D'accord avec (l') Anonyme pour trouver un peu courte l'histoire de la bataille de Muret . De l'assassinat de Pierre de Castelnau (15-01-1208), légat du pape Innocent III, à la précaire stabilité retrouvée à l'avènement du comte Raymond VII de Toulouse (1222), il s'est passé autant d'évènements, tant politiques que guerriers, que d'eau sous les ponts de la Garonne . Cette croisade contre les Albigeois est, de mon avis, le fait du pape Innocent III dans sa volonté éradiquer l'hérésie Cathare qui menaçait son autorité spirituelle et les avantages qu'en tirait l’Église de Rome .
Raymond VI, par ailleurs catholique fervent, ne trouvait rien à reprocher aux Cathares, bons sujets, qu'il gérait dans la bonne harmonie de ses terres . Il pouvait, par contre, s'émouvoir que l'on vînt lui dicter sa politique dans un pays qui n'en avait pas besoin .
Simon de Monfort venu chercher, comme vous le soulignez, un substantiel agrandissement de ses possessions devint tôt le chef des "Chevaliers Français", et le bras armé du légat Arnaud Amaury .

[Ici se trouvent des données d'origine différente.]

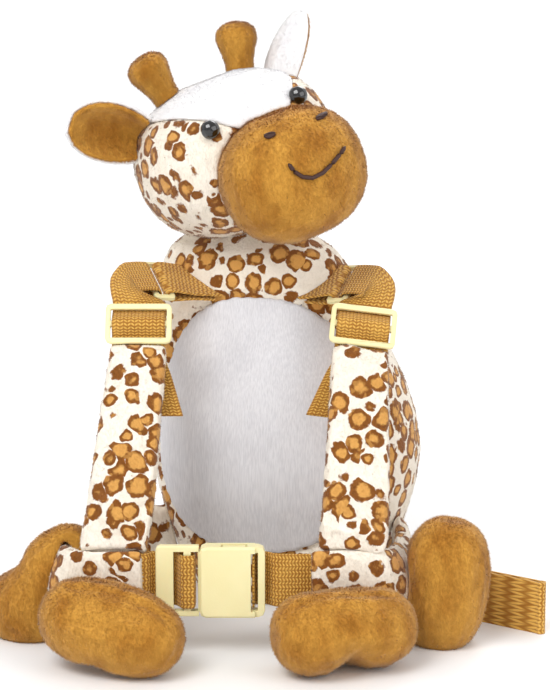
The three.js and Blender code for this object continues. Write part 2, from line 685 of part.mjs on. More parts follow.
// Strap: out of the sleeve, over the slider's middle bar, round the ring's bar and back to a free tail
function strap(side) {
  const { across, up, out: sliderOut, place } = sliderFrame(side);
  const { ahead, across: ringAcross, out: ringOut, at } = ringFrame(side);
  const bar = at.clone().addScaledVector(ahead, (RING_WIRE - RING_LENGTH) / 2);
  const radius = turnClear(RING_WIRE);
  const depth = barClear(SLIDER_THICK);
  const edge = SLIDER_HEIGHT / 2 - SLIDER_BAR;
  const layer = WEB_THICK + WEB_ROOM;
  const front = (s, n) => webStation(place(s, n), across);
  const top = place(SLIDER_HEIGHT / 2 + 1, -depth - layer / 2);
  const near = bar.clone().addScaledVector(ahead, -LOOP_OUT);
  const middle = top.clone().lerp(near, 0.45).addScaledVector(up, 3);
  middle.x -= 3 * side.inward;
  const curve = new THREE.CatmullRomCurve3(
    [place(0, -depth - layer / 2), top, middle, near, bar], false, "centripetal");
  const offset = (sign) => [0.25, 0.35, 0.46, 0.56, 0.66].map((t, i, all) => {
    const share = i / (all.length - 1);
    const turned = sliderOut.clone().lerp(ringOut, share).normalize();
    const room = THREE.MathUtils.lerp(layer / 2, radius, share);
    const at = curve.getPoint(t).addScaledVector(turned, sign * room);
    return webStation(at, across.clone().lerp(ringAcross, share).normalize());
  });
  const byBar = (sign, before) => webStation(
    bar.clone().addScaledVector(ringOut, sign * radius).addScaledVector(ahead, -before), ringAcross);
  const tailFrom = -SLIDER_HEIGHT / 2;
  const behind = -depth - ARM_THICK / 2 - WEB_THICK / 2 - 2 * GAP;
  const shift = vector(side.tail * side.inward, 0, 0);
  return [
    front(tailFrom - SLEEVE_MOUTH, -depth),
    front(-edge + WEB_EASE, -depth),
    front(-SLIDER_BAR / 2 - 0.3, depth),
    front(SLIDER_BAR / 2 + 0.3, depth),
    front(edge - WEB_EASE, -depth),
    ...offset(1),
    byBar(1, 3.5),
    byBar(1, 0),
    ...roundBar(bar, ahead, ringOut, ringAcross, radius),
    byBar(-1, 0),
    byBar(-1, 3.5),
    ...offset(-1).reverse(),
    front(0, -depth - layer),
    front(tailFrom + 2, -depth - layer - 1),
    front(tailFrom - 5, behind),
    { ...front(tailFrom - 12, behind), at: place(tailFrom - 12, behind).addScaledVector(shift, 0.3) },
    { ...front(tailFrom - TAIL_LENGTH, behind), at: place(tailFrom - TAIL_LENGTH, behind).add(shift) },
  ];
}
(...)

La bataille de Muret marque à la fois l'apogée de sa conquête et l'éclat de sa science militaire .
Mais qui trop embrasse mal étreint, il fut obligé de guerroyer pour mater les révoltes qui ne manquaient pas d'éclater de toute part .

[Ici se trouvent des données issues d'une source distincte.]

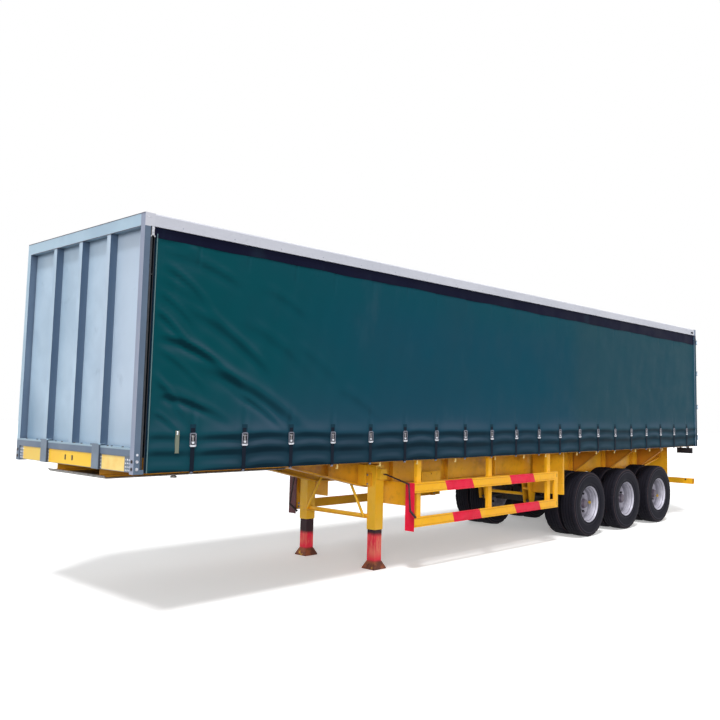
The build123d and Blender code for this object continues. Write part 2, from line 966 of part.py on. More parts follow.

Courant de l'une à l'autre, celles-ci reprenant dès qu'i avait tourné le dos, il ne put empêcher le retour de Raymond VI et fut tué lors d'un énième siège en 1218 devant les remparts de Toulouse reconstruits .

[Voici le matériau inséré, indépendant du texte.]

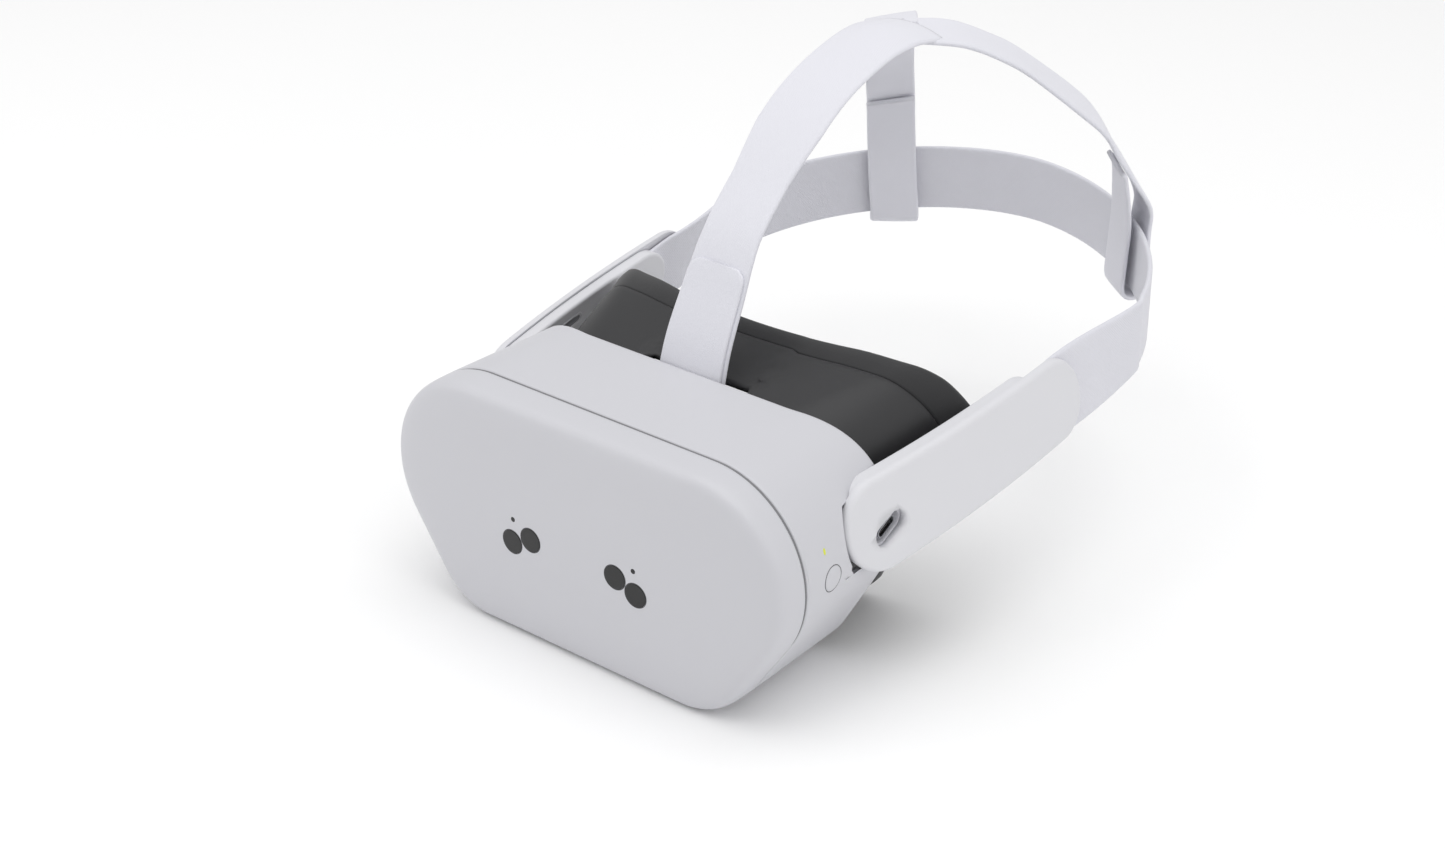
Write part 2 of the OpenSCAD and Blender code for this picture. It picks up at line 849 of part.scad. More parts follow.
// Flat web: centres along a curve, its width along `across`, its thickness to the outside
function web_ring(c, across, normal, half, t0, t1) =
    [c - across * half + normal * t1, c + across * half + normal * t1,
        c + across * half + normal * t0, c - across * half + normal * t0];

// Side profile of the top strap from the anchor over the crown, y and z
crown = [[6.8, 90], [10.5, 101], [17.8, 115.5], [28, 134.5], [43, 150], [60.6, 165.5], [77, 175.4], [97, 182.6], [114, 185.3],
    [129, 184.6]];
crown_steps = 27;
function crown_point(t) = let (p = spline(crown, t)) [0, p[0], p[1]];
function crown_ring(t) =
    let (a = crown_point(max(t - 0.05, 0)), b = crown_point(min(t + 0.05, 9)), d = unit(b - a))
    web_ring(crown_point(t), [1, 0, 0], [0, -d[2], d[1]], top_half * (1 + 0.25 * smooth((t - 6) / 3)), 0, web_t);
// Each leg passes outside the back strap, under it and up its inner side to a seam
hook_x = 56.4;
hook_y = 204.5;
hook_turn = 38.5;
hook_low = 68.3;
hook_gap = web_t + loop_gap;
loop_out_x = sin(hook_turn) * hook_gap;
loop_out_y = cos(hook_turn) * hook_gap;
// One rear leg: points from the split down to the back strap
leg = [[4, 125, 185], [15.1, 139.9, 182.3], [24.4, 152.8, 175.5], [31.6, 162.8, 168], [43.9, 180.4, 150.9],
    [49.6, 188.6, 141], [53, 194.3, 130.4], [57, 200.8, 119], [hook_x + loop_out_x, hook_y + loop_out_y, 106],
    [hook_x + loop_out_x, hook_y + loop_out_y, 96], [hook_x + loop_out_x, hook_y + loop_out_y, hook_low + 1]];
leg_last = len(leg) - 1;
// Turn in plan and outward droop of each leg at its points
leg_turn = [[36, 0.12], [34, 0.2], [33, 0.25], [33, 0.32], [36, 0.36], [40, 0.24], [45, 0.1], [46, 0.03],
    [hook_turn + 2, 0], [hook_turn, 0], [hook_turn, 0]];
function leg_across(t) = let (a = spline(leg_turn, t)) [cos(a[0]), -sin(a[0]), -a[1]];
function leg_ring(path, t, across) =
    let (p = spline(path, t), last = len(path) - 1)
    let (d = unit(spline(path, min(t + 0.05, last)) - spline(path, max(t - 0.05, 0))))
    let (w = unit(across - d * (across * d)), n = cross(w, d))
    web_ring(p, w, n, leg_half, -web_t / 2, web_t / 2);
hook_seam = spline(leg, 6.4) - [0.9, 1.1, 0];
leg_return = [[hook_x - loop_out_x, hook_y - loop_out_y, hook_low + 1], [hook_x - loop_out_x, hook_y - loop_out_y, 86],
    [hook_x - loop_out_x, hook_y - loop_out_y * 1.05, 102], hook_seam];
module leg_loop() {
    translate([hook_x, hook_y, hook_low])
        rotate([0, 0, -hook_turn])
            box(-leg_half - 0.2, leg_half + 0.2, -hook_gap - web_t / 2 - 0.1, hook_gap + web_t / 2 + 0.1, 0, web_t);
    skin([for (i = [0 : 12]) leg_ring(leg_return, i / 4, leg_across(leg_last - sq(i / 12) * 2.6))]);
}
module top_strap() {
    color(fabric) {
        skin([for (i = [0 : crown_steps]) crown_ring(i * 9 / crown_steps)]);
        for (side = [0, 1])
            mirror([side, 0, 0]) {
                skin([for (i = [0 : 32]) leg_ring(leg, i * leg_last / 32, leg_across(i * leg_last / 32))]);
                leg_loop();
            }
    }
    color(fabric)
        anchor_loop();
}
module anchor_loop() {
    difference() {
        union() {
            rod_x(-top_half, top_half, loop_out, anchor_y, anchor_z);
            box(-top_half, top_half, anchor_y - loop_out, anchor_y - loop_in + 0.6, anchor_z, 91);
        }
        rod_x(-30, 30, loop_in, anchor_y, anchor_z);
    }
}
module top_strap_flap() {
    color(fabric)
        skin([for (i = [0 : 8]) flap_ring(i / 8)]);
}
function flap_ring(f) =
    let (t = 0.15 + 2.2 * f, a = crown_point(t - 0.05), b = crown_point(t + 0.05), d = unit(b - a))
    web_ring(crown_point(t), [1, 0, 0], [0, -d[2], d[1]], 15.2 - 1.8 * f, web_t + 0.15, web_t * 1.8);

// Back strap: an oval wall seen from above, rising towards the back of the head
band_y = 139.7;
band_b = band_rear - band_y;
band_power = 1.83;
function band_plan(a) =
    [band_a * sign(cos(a)) * pow(abs(cos(a)), 2 / band_power), band_y + band_b * pow(sin(a), 2 / band_power)];
band_start = core_rear_y - 12;
web_depth = (cover_t + 0.3 + web_t / 2) / cos(arm_lean);
function band_half_path() = concat(
    [for (y = [0, 12, 26, 42]) let (b = band_start + y) [arm_face_x(b, band_center(b)) - web_depth, b]],
    [for (a = [6 : 7 : 83]) band_plan(a)]
);
function band_full_path() = let (h = band_half_path())
    concat(h, [[0, band_rear]], [for (i = [len(h) - 1 : -1 : 0]) [-h[i][0], h[i][1]]]);
function band_center(y) = 72.5 + 0.1 * (y - 100) + 0.0003 * sq(y - 100);
function band_half(y) = 15 - 1.5 * clamp01((y - 100) / 125) - 3 * clamp01((band_start + 30 - y) / 30);
function band_lean(y) = tan(arm_lean) * (1 - smooth((y - 112) / 48));
function band_ring(path, i) =
    let (p = path[i], q = path[min(i + 1, len(path) - 1)], o = path[max(i - 1, 0)], d = unit(q - o))
    let (n = [d[1], -d[0], 0] * web_t / 2, side = sign(p[0]), up = [-side * band_lean(p[1]), 0, 1] * band_half(p[1]))
    let (c = [p[0], p[1], band_center(p[1])])
    [c - n + up, c + n + up, c + n - up, c - n - up];
module back_strap() {
    path = band_full_path();
    color(fabric)
        skin([for (i = [0 : len(path) - 1]) band_ring(path, i)]);
}

module hinge_screws() {
    color(steel)
        for (side = [0, 1])
            mirror([side, 0, 0])
                hinge_screw_spots() {
                    rod_y(-2.4, 7, 0.9, 0, 0);
                    rod_y(-3.4, -2.4, 1.8, 0, 0);
                }
}

front_visor();
seam_gasket();
main_shell();
chassis();
display_panel();
mainboard();
heat_sink();
battery();
fan_housing();
fan_rotor();
camera_modules();
left_camera_window();
right_camera_window();
infrared_windows();
status_led();
power_button();
volume_rocker();
rocker_pin();
action_button();
lens_bezel();
proximity_window();
guide_rods();
left_lens_carriage();
right_lens_carriage();
left_lens();
right_lens();
interface_frame();
face_foam();
strap_anchor();
left_hinge_plate();
right_hinge_plate();
left_hinge_pin();
right_hinge_pin();
left_arm_core();
right_arm_core();
left_arm_cover();
right_arm_cover();
left_speaker();
right_speaker();
left_speaker_grille();
right_speaker_grille();
port_bezel();
port_shell();
port_tongue();
back_strap();
top_strap();
top_strap_flap();
board_screws();
hinge_screws();
bezel_screws();
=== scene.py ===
import json
import math
import bmesh
import bpy
import numpy as np
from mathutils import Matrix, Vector


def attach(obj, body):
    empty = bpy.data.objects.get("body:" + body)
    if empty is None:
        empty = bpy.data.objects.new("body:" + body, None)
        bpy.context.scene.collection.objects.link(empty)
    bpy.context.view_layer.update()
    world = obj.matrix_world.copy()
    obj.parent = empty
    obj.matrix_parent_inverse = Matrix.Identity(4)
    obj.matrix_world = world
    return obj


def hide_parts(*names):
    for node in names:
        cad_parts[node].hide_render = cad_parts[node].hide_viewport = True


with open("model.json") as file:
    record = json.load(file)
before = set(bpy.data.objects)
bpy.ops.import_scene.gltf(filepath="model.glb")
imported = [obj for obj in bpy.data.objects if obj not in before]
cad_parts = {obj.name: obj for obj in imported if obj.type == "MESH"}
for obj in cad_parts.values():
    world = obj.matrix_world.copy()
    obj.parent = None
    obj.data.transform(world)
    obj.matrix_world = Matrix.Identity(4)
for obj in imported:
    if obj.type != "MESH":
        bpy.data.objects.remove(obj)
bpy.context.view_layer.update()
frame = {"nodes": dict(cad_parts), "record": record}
print("frame loaded")

mm = 0.001  # sizes below are in millimetres


def smooth(v):
    # 3 c^2 - 2 c^3 of the value held between 0 and 1
    c = np.clip(v, 0.0, 1.0)
    return c * c * (3 - 2 * c)


def bell(x, mid, width):
    # e to the minus square of the distance from mid over width
    return np.exp(-((x - mid) / width) ** 2)


def linearFromHex(code):
    # the sRGB curve undone for each pair of hex digits
    parts = [int(code[i:i + 2], 16) / 255 for i in (1, 3, 5)]
    return tuple(c / 12.92 if c <= 0.04045 else ((c + 0.055) / 1.055) ** 2.4 for c in parts) + (1.0,)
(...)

Ici il me faut avouer qu'il est difficile de faire des raccourcis dans une affaire aussi complexe . Innocent III, le mal nommé, après avoir excommunié Raymond VI, fut obligé de le restituer dans ses droits . À noter que le roi de France, sans intervenir, comptait les points et, tel le "Raminagrobis" de la fable, attendait l'heure favorable . Elle ne tarda point et l'héritage de Raymond VII échut au domaine royal à la disparition de ce dernier .
Toujours ravi de vous lire, je suis bien fidèlement ami d'Hérodote.net .

Anonyme (12-09-2013 18:46:22)

Un peu rapide comme texte .... j'ai largement lu des articles d'Herodote plus complets ! À force de chercher à trop synthétiser on finit par ne plus rien raconter d'intéressant.